Qui est garant de l’accord dit d’Alger? Un Bouteflika malade et vivant hors du temps ? Le gouvernement algérien qui ne décide de rien? La Sécurité militaire qui a des connexions malsaines au Nord du Mali et est partie prenante de la crise? C’est à ce pays sans boussole que IBK a confié le destin du Mali. Désormais le pays obéit au doigt et à l’œil à l’Algérie et se révèle incapable de défendre même ses ressortissants victimes de brimades et de violations de leurs droits par la police algérienne.

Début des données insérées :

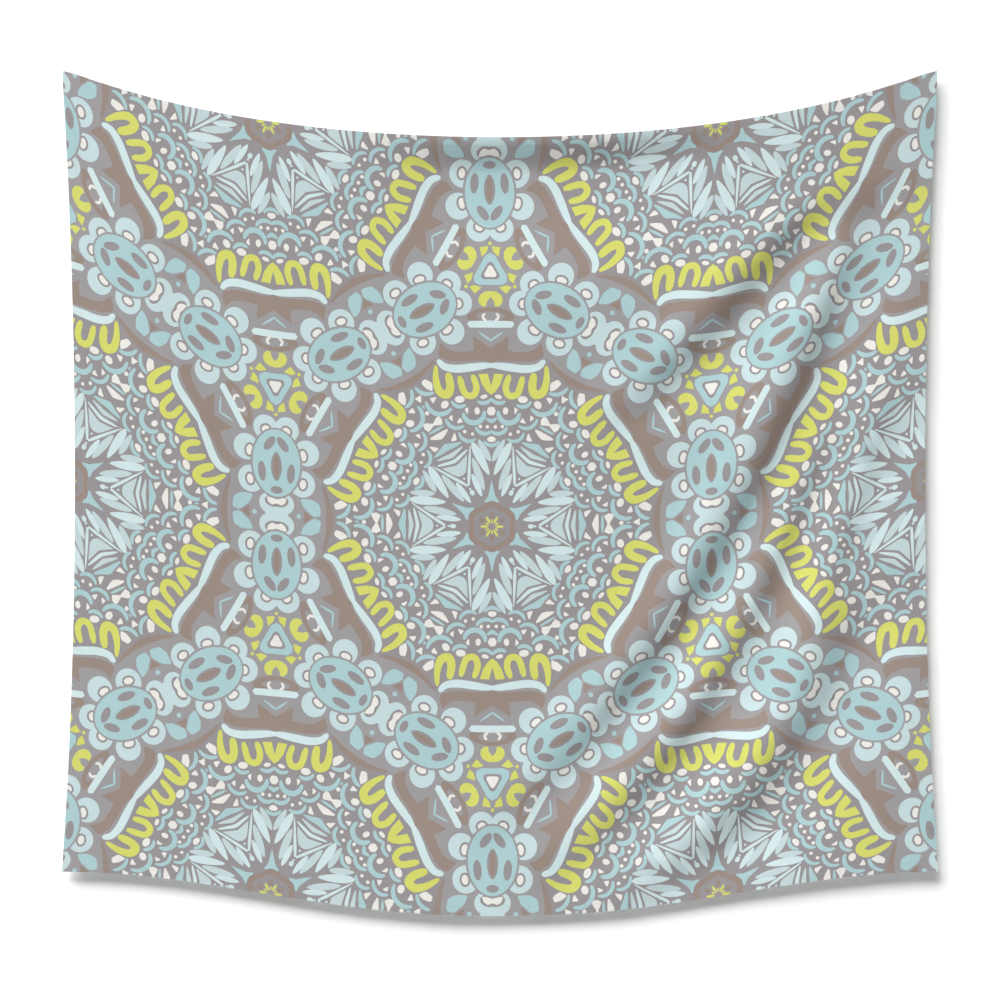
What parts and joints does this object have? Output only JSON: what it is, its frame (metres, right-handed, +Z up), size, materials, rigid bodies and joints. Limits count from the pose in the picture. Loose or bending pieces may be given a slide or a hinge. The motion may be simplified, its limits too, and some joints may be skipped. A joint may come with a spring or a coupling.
{
  "type": "wall tapestry",
  "caption": "Printed fabric wall hanging with hemmed edges, hung by corner cord loops on push pins.",
  "frame": {"origin": "on the wall's face, midway between the two push pins, at the height of their shafts", "axes": "+X to the right seen from the front, +Y into the wall, +Z up; the printed face looks along -Y"},
  "size_m": [1.48, 0.0279, 1.431],
  "materials": {
    "printed_cloth": "matte woven polyester",
    "hem_cloth": "matte woven polyester",
    "thread": "spun polyester thread",
    "cord": "braided cotton cord",
    "label_ribbon": "satin ribbon, blank",
    "clear_plastic": "clear moulded polystyrene",
    "needle_steel": "drawn, polished"
  },
  "bodies": {
    "wall_pins": {"pin_head_left": "clear_plastic", "pin_head_right": "clear_plastic", "pin_needle_left": "needle_steel", "pin_needle_right": "needle_steel"},
    "cloth": {"printed_panel": "printed_cloth", "hem_top": "hem_cloth", "hem_bottom": "hem_cloth", "hem_left": "hem_cloth", "hem_right": "hem_cloth", "stitch_top": "thread", "stitch_bottom": "thread", "stitch_left": "thread", "stitch_right": "thread", "cord_loop_left": "cord", "cord_loop_right": "cord", "bar_tack_left": "thread", "bar_tack_right": "thread", "label_tail": "label_ribbon"},
    "label": {"care_label": "label_ribbon"}
  },
  "joints": [
    {"name": "swing", "type": "hinge", "parent": "wall_pins", "child": "cloth", "pos_m": [0, -0.007, 0.00405], "axis": [-1, 0, 0], "range_deg": [0, 60]},
    {"name": "label_flap", "type": "hinge", "parent": "cloth", "child": "label", "pos_m": [-0.7155, -0.01415, -1.18], "axis": [0, 0, 1], "range_deg": [0, 120]}
  ]
}
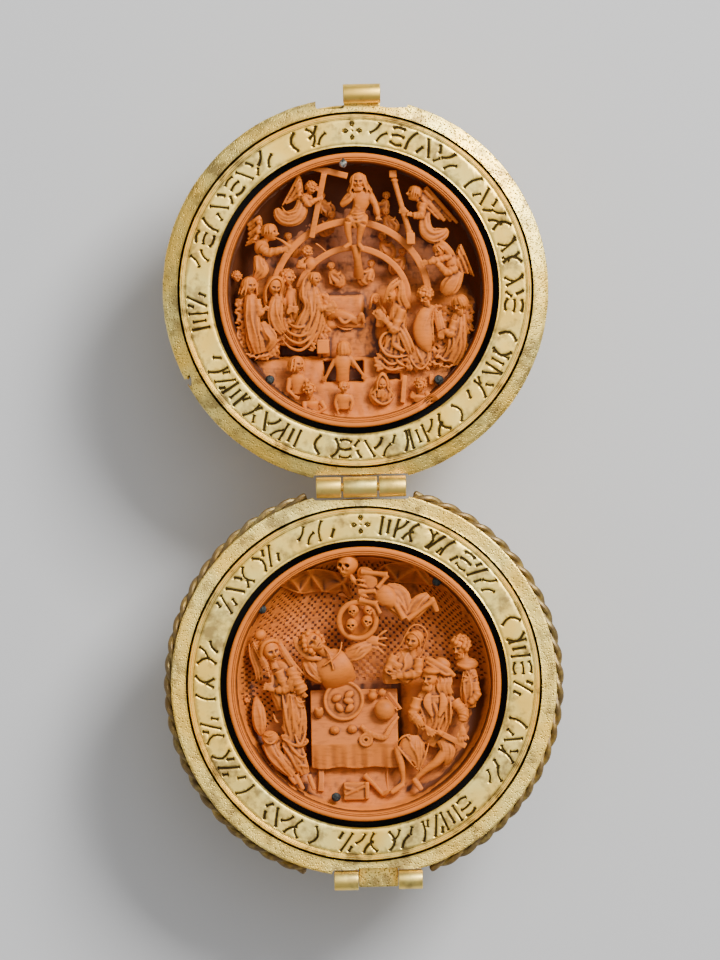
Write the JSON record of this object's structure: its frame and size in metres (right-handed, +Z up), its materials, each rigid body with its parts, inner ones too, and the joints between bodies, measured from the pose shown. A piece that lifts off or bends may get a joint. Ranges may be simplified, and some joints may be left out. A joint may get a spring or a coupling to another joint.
{
  "type": "hinged boxwood prayer bead",
  "caption": "Ball-shaped bead in silver-gilt, hinged open to show two round boxwood carvings in high relief, each inside a banded collar.",
  "frame": {"origin": "on the surface that the two domes stand on, under the middle of the open bead, which is under its hinge", "axes": "+Z up out of the carvings, +Y along the open bead towards the upper half with the bevelled flange, +X along the hinge to the right as the carvings are read"},
  "size_m": [0.058, 0.1166, 0.0265],
  "materials": {
    "gilt": "worn silver-gilt, stippled flange, smooth domed back",
    "gilt_band": "burnished silver-gilt with shallow engraved strokes",
    "gilt_rope": "twisted gilt wire, dark in the grooves",
    "gilt_fitting": "worn gilt, dark in the corners",
    "boxwood": "warm red-brown polished boxwood, dark in the hollows",
    "dark_pin": "dark green-grey corroded metal",
    "silver_nail": "dull silvery metal"
  },
  "bodies": {
    "lower_half": {"lower_bowl": "gilt", "lower_collar": "gilt_band", "rope_border_left": "gilt_rope", "rope_border_right": "gilt_rope", "lower_roundel": "boxwood", "lower_pin_left": "dark_pin", "lower_pin_right": "dark_pin", "lower_pin_foot": "dark_pin", "hinge_knuckle_left": "gilt_fitting", "hinge_knuckle_right": "gilt_fitting", "hinge_pin": "gilt_fitting", "clasp_knuckle_left": "gilt_fitting", "clasp_knuckle_right": "gilt_fitting"},
    "upper_half": {"upper_bowl": "gilt", "upper_collar": "gilt_band", "upper_roundel": "boxwood", "upper_stud_left": "dark_pin", "upper_stud_right": "dark_pin", "upper_nail": "silver_nail", "hinge_knuckle_middle": "gilt_fitting", "clasp_tab": "gilt_fitting"}
  },
  "joints": [
    {"name": "bead_hinge", "type": "hinge", "parent": "lower_half", "child": "upper_half", "pos_m": [0, 0, 0.025], "axis": [1, 0, 0], "range_deg": [0, 180]}
  ]
}
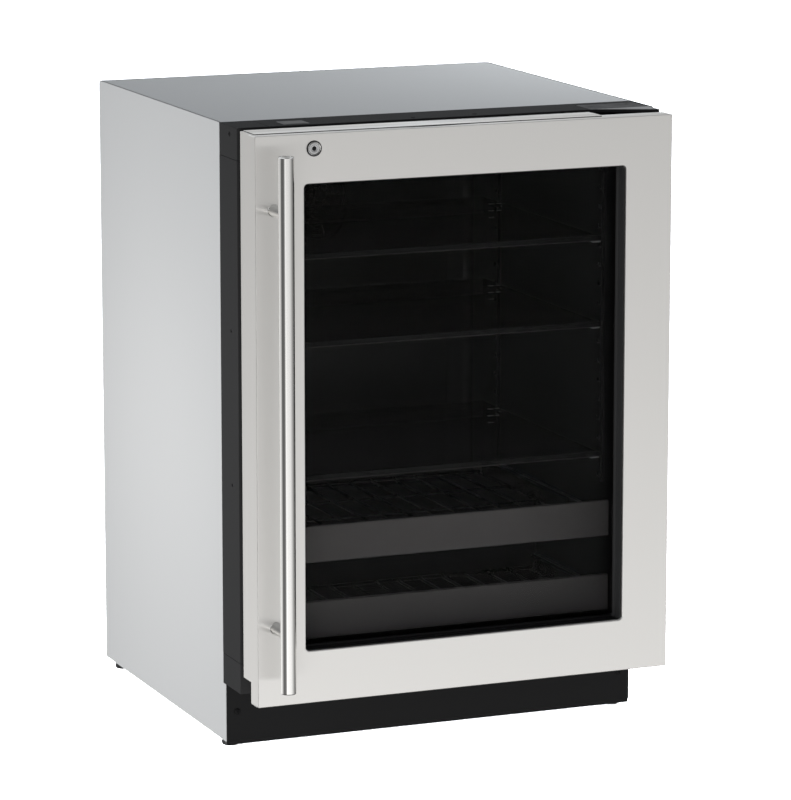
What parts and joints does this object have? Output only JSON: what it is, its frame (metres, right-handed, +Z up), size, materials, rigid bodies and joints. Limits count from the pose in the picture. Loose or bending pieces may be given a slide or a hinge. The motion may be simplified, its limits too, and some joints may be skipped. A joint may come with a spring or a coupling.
{
  "type": "undercounter refrigerator",
  "caption": "Undercounter refrigerator with a glazed stainless door, round bar handle, glass shelves, pull-out bottle racks and levelling legs.",
  "frame": {"origin": "middle of the footprint on the floor, halfway between the handle's front and the case's rear", "axes": "+Z up, front with the door towards -Y, +X to the right as seen from the front"},
  "size_m": [0.606, 0.6869, 0.86],
  "materials": {
    "grey_paint": "satin light grey powder coat, very fine orange peel",
    "zinc_steel": "galvanised sheet, dull with faint spangle",
    "rubber": "matt black rubber",
    "frame_plastic": "black moulded plastic, fine grain",
    "black_paint": "satin black paint",
    "leg_plastic": "black nylon",
    "liner_plastic": "black formed plastic, slight sheen",
    "foam": "rigid cream foam",
    "shelf_glass": "clear tempered glass",
    "trim_plastic": "black extrusion",
    "black_wire": "black coated wire",
    "fascia_metal": "dark bronze grey satin paint",
    "aluminium": "mill finish fins",
    "fan_plastic": "black moulded blades",
    "light_plastic": "frosted diffuser",
    "panel_plastic": "gloss black touch panel",
    "copper": "drawn copper tube",
    "hinge_paint": "black satin coated steel",
    "stainless": "stainless sheet with a fine straight brush",
    "stainless_bar": "stainless bar, brushed round",
    "lock_metal": "bright plated lock face",
    "door_plastic": "black door frame plastic",
    "door_glass": "clear low-emissivity double glazing",
    "spacer": "dark anodised spacer bar",
    "gasket_rubber": "black magnetic door seal",
    "bushing_plastic": "white acetal bushing"
  },
  "bodies": {
    "cabinet": {"side_panel_left": "grey_paint", "side_panel_right": "grey_paint", "top_panel": "grey_paint", "rear_panel": "zinc_steel", "service_cover": "zinc_steel", "mains_gland": "rubber", "front_frame_rails": "frame_plastic", "corner_covers": "frame_plastic", "kick_plate": "black_paint", "kick_screws": "black_paint", "base_pan": "zinc_steel", "leg_nuts": "zinc_steel", "liner": "liner_plastic", "insulation": "foam", "shelf_strips": "liner_plastic", "shelf_clips": "zinc_steel", "glass_shelves": "shelf_glass", "shelf_trims": "trim_plastic", "rack_rails": "zinc_steel", "evaporator": "aluminium", "evaporator_cover": "liner_plastic", "evaporator_fan_motor": "liner_plastic", "light_strip": "light_plastic", "control_panel": "panel_plastic", "compressor": "black_paint", "compressor_mounts": "rubber", "terminal_box": "liner_plastic", "condenser": "black_wire", "fan_shroud": "liner_plastic", "condenser_fan_motor": "zinc_steel", "filter_drier": "copper", "refrigerant_lines": "copper", "drain_pan": "liner_plastic", "control_box": "zinc_steel", "hinge_bracket_top": "hinge_paint", "hinge_bracket_bottom": "hinge_paint", "hinge_screws": "hinge_paint", "lock_strike": "zinc_steel"},
    "door": {"door_skin": "stainless", "door_stiles": "door_plastic", "door_rails": "door_plastic", "outer_glass": "door_glass", "inner_glass": "door_glass", "glass_spacer": "spacer", "door_gasket": "gasket_rubber", "handle_bar": "stainless_bar", "handle_posts": "stainless_bar", "lock_housing": "stainless_bar", "hinge_bushings": "bushing_plastic"},
    "lock": {"lock_cylinder": "lock_metal"},
    "upper_rack": {"upper_rack_tray": "black_wire", "upper_rack_fascia": "fascia_metal"},
    "lower_rack": {"lower_rack_tray": "black_wire", "lower_rack_fascia": "fascia_metal"},
    "evaporator_fan": {"evaporator_fan_blade": "fan_plastic"},
    "condenser_fan": {"condenser_fan_blade": "fan_plastic"},
    "leg_front_left": {"leg_front_left": "leg_plastic"},
    "leg_rear_left": {"leg_rear_left": "leg_plastic"},
    "leg_front_right": {"leg_front_right": "leg_plastic"},
    "leg_rear_right": {"leg_rear_right": "leg_plastic"}
  },
  "joints": [
    {"name": "door_hinge", "type": "hinge", "parent": "cabinet", "child": "door", "pos_m": [0.287, -0.24505, 0.475], "axis": [0, 0, 1], "range_deg": [0, 105]},
    {"name": "lock_turn", "type": "hinge", "parent": "door", "child": "lock", "pos_m": [-0.219, -0.28795, 0.837], "axis": [0, 1, 0], "range_deg": [0, 90]},
    {"name": "upper_rack_slide", "type": "slide", "parent": "cabinet", "child": "upper_rack", "axis": [0, -1, 0], "range_m": [0, 0.036]},
    {"name": "lower_rack_slide", "type": "slide", "parent": "cabinet", "child": "lower_rack", "axis": [0, -1, 0], "range_m": [0, 0.036]},
    {"name": "evaporator_fan_spin", "type": "hinge", "parent": "cabinet", "child": "evaporator_fan", "pos_m": [0, 0.26395, 0.69], "axis": [0, 1, 0], "continuous": true},
    {"name": "condenser_fan_spin", "type": "hinge", "parent": "cabinet", "child": "condenser_fan", "pos_m": [-0.16, 0.17545, 0.075], "axis": [0, 1, 0], "continuous": true},
    {"name": "leg_front_left_screw", "type": "slide", "parent": "cabinet", "child": "leg_front_left", "axis": [0, 0, -1], "range_m": [0, 0.025]},
    {"name": "leg_rear_left_screw", "type": "slide", "parent": "cabinet", "child": "leg_rear_left", "axis": [0, 0, -1], "range_m": [0, 0.025]},
    {"name": "leg_front_right_screw", "type": "slide", "parent": "cabinet", "child": "leg_front_right", "axis": [0, 0, -1], "range_m": [0, 0.025]},
    {"name": "leg_rear_right_screw", "type": "slide", "parent": "cabinet", "child": "leg_rear_right", "axis": [0, 0, -1], "range_m": [0, 0.025]}
  ]
}
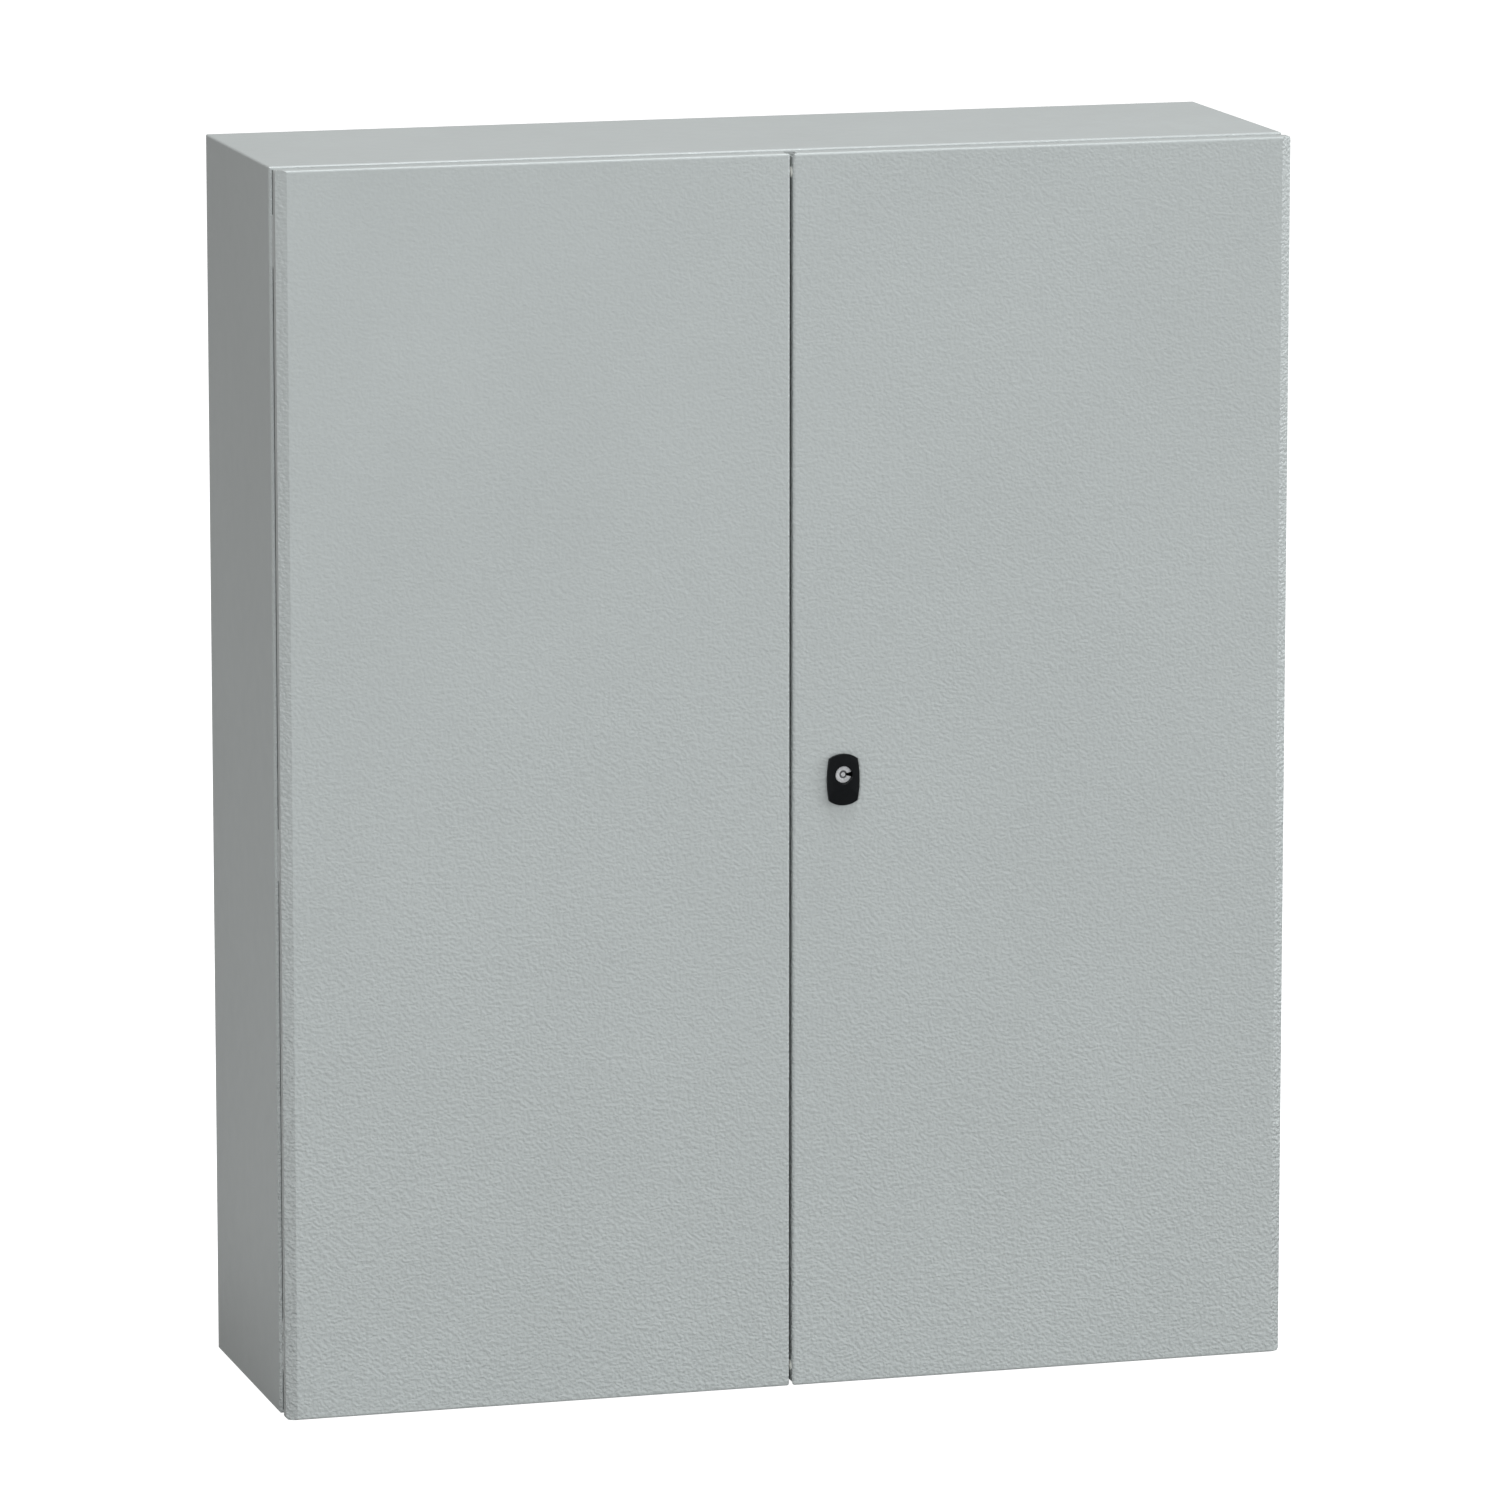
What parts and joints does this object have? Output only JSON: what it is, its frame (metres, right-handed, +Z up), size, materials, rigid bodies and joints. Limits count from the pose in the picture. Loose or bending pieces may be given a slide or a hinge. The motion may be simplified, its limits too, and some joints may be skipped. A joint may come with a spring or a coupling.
{
  "type": "industrial switchboard cabinet",
  "caption": "Folded steel wall enclosure with two hinged doors, rod lock, passive-door bolts, removable centre post, gland plates and a galvanised mounting plate.",
  "frame": {"origin": "centre of the base of the whole assembly's box, at floor level", "axes": "+X to the right seen from the front, -Y out of the doors, +Y into the wall, +Z up"},
  "size_m": [1, 0.3059, 1.2],
  "materials": {
    "grey_paint": "light grey textured polyester powder coat, satin, fine leathery grain",
    "zinc_plate": "zinc plated steel, satin",
    "galvanised": "hot-dip galvanised sheet, faint spangle, satin",
    "insert_metal": "nickel-chromed die casting, satin bright",
    "die_cast": "zinc die casting, grey, satin",
    "black_plastic": "black glass-filled polyamide, fine spark-eroded grain",
    "nylon": "natural off-white polyamide, satin",
    "gasket_foam": "black foamed-in-place polyurethane, matt skin",
    "earth_brass": "brass, satin"
  },
  "bodies": {
    "cabinet": {"body_shell": "grey_paint", "rear_panel": "grey_paint", "centre_post": "grey_paint", "post_end_seals": "gasket_foam", "post_screws": "zinc_plate", "gland_plates": "grey_paint", "gland_gaskets": "gasket_foam", "gland_screws": "zinc_plate", "mounting_plate": "galvanised", "plate_studs": "zinc_plate", "plate_spacers": "zinc_plate", "plate_nuts": "zinc_plate", "body_earth_stud": "earth_brass", "body_earth_nuts": "earth_brass", "left_hinge_body_leaves": "grey_paint", "right_hinge_body_leaves": "grey_paint", "left_hinge_pins": "zinc_plate", "right_hinge_pins": "zinc_plate", "hinge_screws": "zinc_plate", "hinge_nuts": "zinc_plate"},
    "left_door": {"left_door_panel": "grey_paint", "left_door_gasket": "gasket_foam", "left_door_rails": "galvanised", "left_hinge_door_leaves": "grey_paint", "left_door_earth_stud": "zinc_plate", "left_bolt_guides": "black_plastic"},
    "left_top_bolt": {"left_upper_bolt": "zinc_plate", "left_upper_knob": "black_plastic"},
    "left_bottom_bolt": {"left_lower_bolt": "zinc_plate", "left_lower_knob": "black_plastic"},
    "right_door": {"right_door_panel": "grey_paint", "right_door_gasket": "gasket_foam", "right_door_rails": "galvanised", "right_hinge_door_leaves": "grey_paint", "right_door_earth_stud": "zinc_plate", "gap_buffers": "nylon", "lock_escutcheon": "black_plastic", "lock_housing": "die_cast", "lock_seal": "gasket_foam", "lock_nut": "zinc_plate", "rod_guides": "black_plastic"},
    "lock_spindle": {"lock_insert": "insert_metal", "lock_cam": "zinc_plate", "cam_screw": "zinc_plate", "cam_pins": "zinc_plate"},
    "top_rod": {"upper_rod": "zinc_plate"},
    "bottom_rod": {"lower_rod": "zinc_plate"}
  },
  "joints": [
    {"name": "left_door_hinge", "type": "hinge", "parent": "cabinet", "child": "left_door", "pos_m": [-0.4945, -0.125, 0.6], "axis": [0, 0, -1], "range_deg": [0, 120]},
    {"name": "right_door_hinge", "type": "hinge", "parent": "cabinet", "child": "right_door", "pos_m": [0.4945, -0.125, 0.6], "axis": [0, 0, 1], "range_deg": [0, 120]},
    {"name": "lock_turn", "type": "hinge", "parent": "right_door", "child": "lock_spindle", "pos_m": [0.051, -0.15, 0.6], "axis": [0, 1, 0], "range_deg": [0, 90]},
    {"name": "top_rod_slide", "type": "slide", "parent": "right_door", "child": "top_rod", "axis": [0, 0, 1], "range_m": [0, 0.0198]},
    {"name": "bottom_rod_slide", "type": "slide", "parent": "right_door", "child": "bottom_rod", "axis": [0, 0, -1], "range_m": [0, 0.0198]},
    {"name": "left_top_bolt_slide", "type": "slide", "parent": "left_door", "child": "left_top_bolt", "axis": [0, 0, 1], "range_m": [0, 0.0198]},
    {"name": "left_bottom_bolt_slide", "type": "slide", "parent": "left_door", "child": "left_bottom_bolt", "axis": [0, 0, -1], "range_m": [0, 0.0198]}
  ],
  "couplings": [
    {"joint": "lock_turn", "follows": "top_rod_slide", "rad_per_m": 79.332},
    {"joint": "bottom_rod_slide", "follows": "top_rod_slide", "ratio": 1}
  ]
}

Un front social en ébullition
S’agissant du Mali, les conflits sociaux se sont multipliés ces dernières années, alimentées surtout par les conséquences de la mauvaise gouvernance. Dans un pays en crise, le pouvoir a du mal à faire passer le message du sacrifice nécessaire parce que les gouvernants peinent à donner l’exemple d’un État modeste. Ainsi le Mali a vécu il y a quelques mois la grève la plus dure du secteur de la santé dans son histoire. Les magistrats ont aussi observé des jours de grève. Le dernier mouvement en date est celui syndicat de l’administration d’État (une branche de l’UNTM) contre la Loi sur l’enrichissement illicite. Preuve de l’affaiblissement de l’Etat, le pouvoir a gelé la loi, un mauvais signal aux bailleurs de fonds et à la population ulcérée par la corruption.
La rupture
La prochaine élection présidentielle sera un tournant dans la vie du Mali. Elle marquera ou la re-légitimation du pouvoir politique indispensable à la sortie de crise ou un effondrement de l’Etat si une crise pos électorale devait se greffer à la crise sécuritaire. Cette portée du vote en 2018 doit être perçue par tous les acteurs engagés en faveur du retour à la paix au Mali.
L’erreur tragique consisterait à considérer cet épisode comme une affaire locale et laisser les Maliens se « débrouiller» entre eux. La transparence des élections ne doit souffrir d’aucune ambiguïté sous peine d’un basculement du pays dans la violence. Les manifestations contre le projet de révision constitutionnelle finalement abandonné par le pouvoir est un signe tangible de rupture entre le régime et une frange importante de la population de l’intérieur du pays et de la diaspora.